The Mexico City government retired the last Volkswagen Beetle taxis in 2012, shipping most of the aging cars to be turned into scrap metal.

Mnet 48107 Vw Beetle

When the Mexico City government retired the last Volkswagen Beetle taxis in 2012, it shipped most of the aging cars, commonly known as "vochos," to junkyards to be turned into scrap metal.

But some of the Beetles, both former taxis and private cars, have found a second life in the hands of enthusiasts like Mario Anaya. He restored his father's 1994 sedan into an auto he named "the lizard" for its metallic-green paint.

"The car has a second life," said Anaya, who began refurbishing the former taxi in 2007, installing tan leather interior, a new odometer, fenders and chrome Porsche-style wheels.

A Volkswagen factory in Puebla, about 80 miles (130 kilometers) to the east, manufactured the old-style Beetles for 39 years, long after the car design had ceased production everywhere else. The last one came off the Mexican production line in 2003.

About 50,000 of the green-and-white taxis, many with the front passenger's seat removed, still roamed the Mexican capital's streets at their peak in 2006. But the city's crackdown on air pollution, its fight against crime, and the adoption of newer car models finally led to the vocho's retirement, with the last of the Beetle taxi licenses expiring in 2012.

Today, Anaya's close friend Arturo Diaz drives a restored ocean-blue 1965 ragtop Beetle and is president of Xochivolks, a club he founded 11 years ago in the capital's Xochimilco district.

"It is a family thing," said Diaz, who brings his 9-year-old daughter Amiel to club meetings. "The car is mine, but everyone participates, everybody takes care of it, everyone helps."

Fellow club member Christian Franco customized his bright yellow 1991 Beetle with toy chickens for his wife, who works in a roast chicken restaurant. Three foot-long rubber chickens are attached to the car's rear, and a fourth appears stuck under the back bumper.

"There's a resurgence of interest in these cars," said Mario Gamboa, a VW mechanic and racing driver for 35 years. "People want to live the dreams of their youth by fixing up a Volkswagen."

Diaz said collectors sometimes purchase used Beetles on a website for second-hand goods, or acquire a used one from a relative, friend, or neighbor.

Club members currently are looking forward to a huge gathering on Oct. 25 at Mexico City's Estadio Azteca, with as many as 1,500 customized vochos and 4,000 enthusiasts expected to attend.

About 40 of the original vocho taxis still survive at the El Coyol scrapyard in the Mexico City neighborhood of San Juan de Aragon.

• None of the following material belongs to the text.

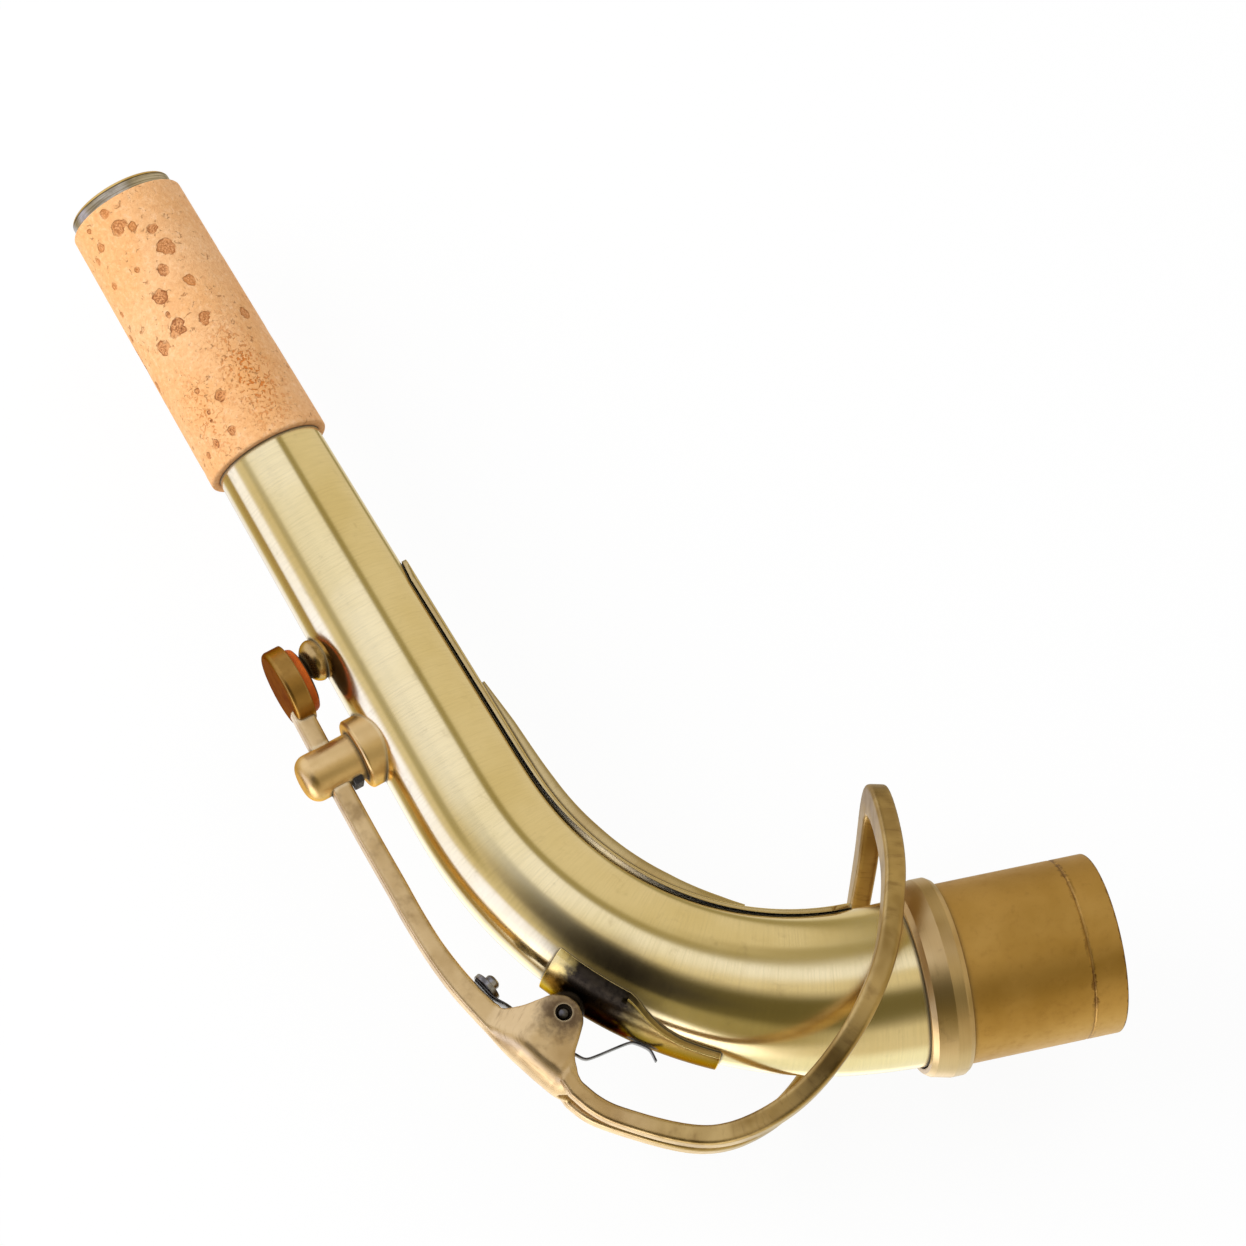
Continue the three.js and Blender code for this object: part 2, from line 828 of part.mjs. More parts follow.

"We're like a taxi museum," said Miguel Angel Campos, a junkyard employee. Inside the walled lot, behind a green metal gate, the surviving vochos are lined up in three long rows.

Many of the cars have cracked windshields, dented roofs, and missing fenders. Campos said some were once pirate taxis, or were involved in a serious crime, such as a robbery or killing. Most have not been driven for years.

But they are not for sale.

The last surviving vocho taxis, he said, are destined for the car compactor.